Shear wave elastography in MSK

Abstract

Objectives To describe our experience applying shear wave elastography to the musculoskeletal system, as well as some potential sources of artifact when applying this new technology. Summary Disease states in the musculoskeletal system often manifest as altered tissue morphology evident on conventional gray-scale ultrasound imaging. These states also display other changes, such as altered tissue vascularity and mechanical properties. An example would be the tendon softening associated with tendinosis. US elastography provides a measure of local soft-tissue stiffness by means of mechanical stimulation. Presently, the two most common forms of US elastography measure tissue stiffness and strain by recording (a) how tissues respond to external compression obtained by applying manual pressure (Quasi-static or compression based on response to acoustic radiation force generated by the ultrasound transducer, the latter referred to as Shear-Wave Elastography (SWE). SWE employs a focused acoustic beam generated by the US transducer to compress the underlying tissue, thereby inducing a local shear wave.

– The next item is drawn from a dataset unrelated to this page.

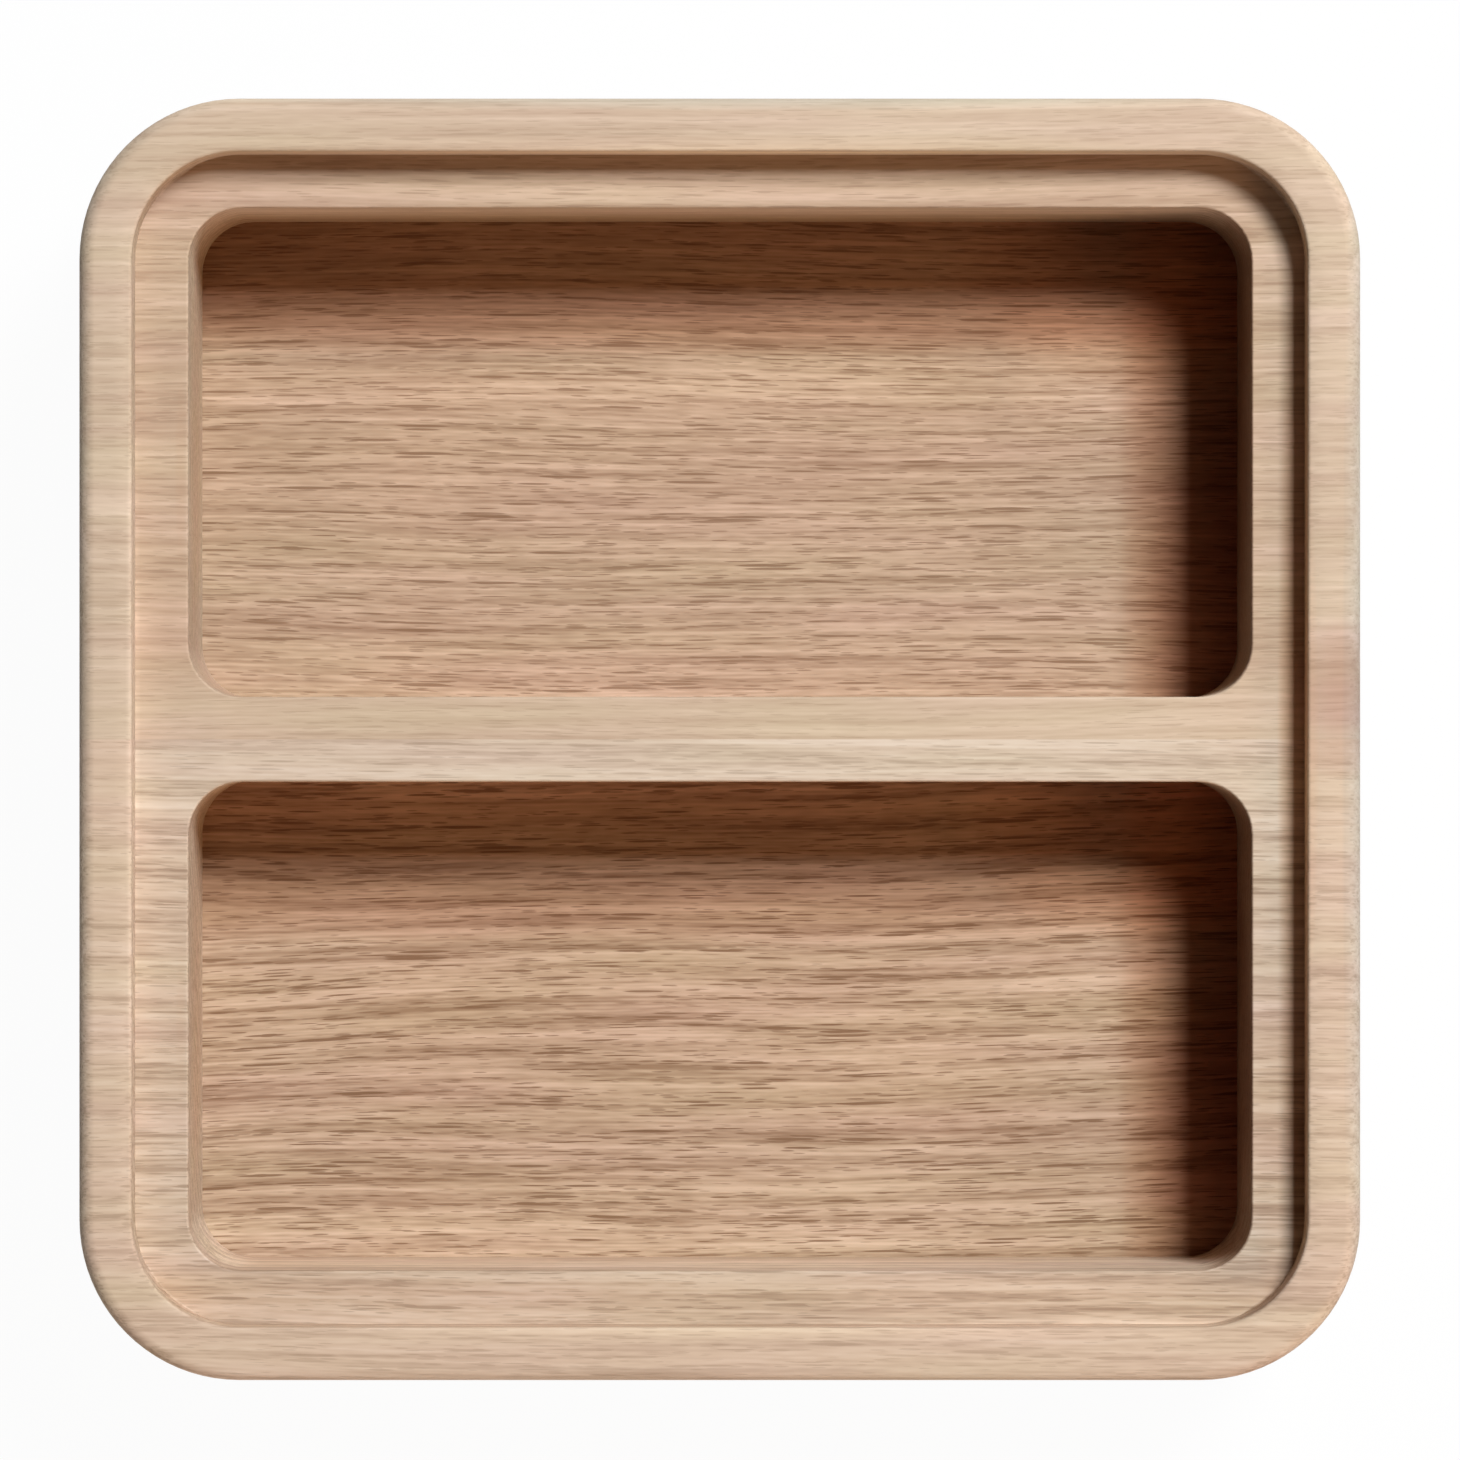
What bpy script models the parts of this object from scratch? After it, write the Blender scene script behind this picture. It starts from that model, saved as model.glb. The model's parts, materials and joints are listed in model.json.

The speed of that wave, also known as the shear- wave velocity (SWV), is then measured as it propagates through the tissue and displayed as a parametric image or through selective region-of-interest (ROI) analysis, measured in meters per second. SWV provides a quantitative metric of tissue stiffness because it directly relates to the local shear elastic modulus, such that the stiffer the tissue, the greater the SWV. Consequently, some vendors directly display shear wave data as elastic modulus in kilopascals (KPS). In the current discussion, we briefly review some basic principles of shear wave imaging, review some of the common musculoskeletal applications, to date, and describe our experience using SWE in the musculoskeletal system with attention to skeletal muscle and tendons. We review some potential artifacts that the sonographer should be aware of in applying this new technology to tendon and muscle imaging.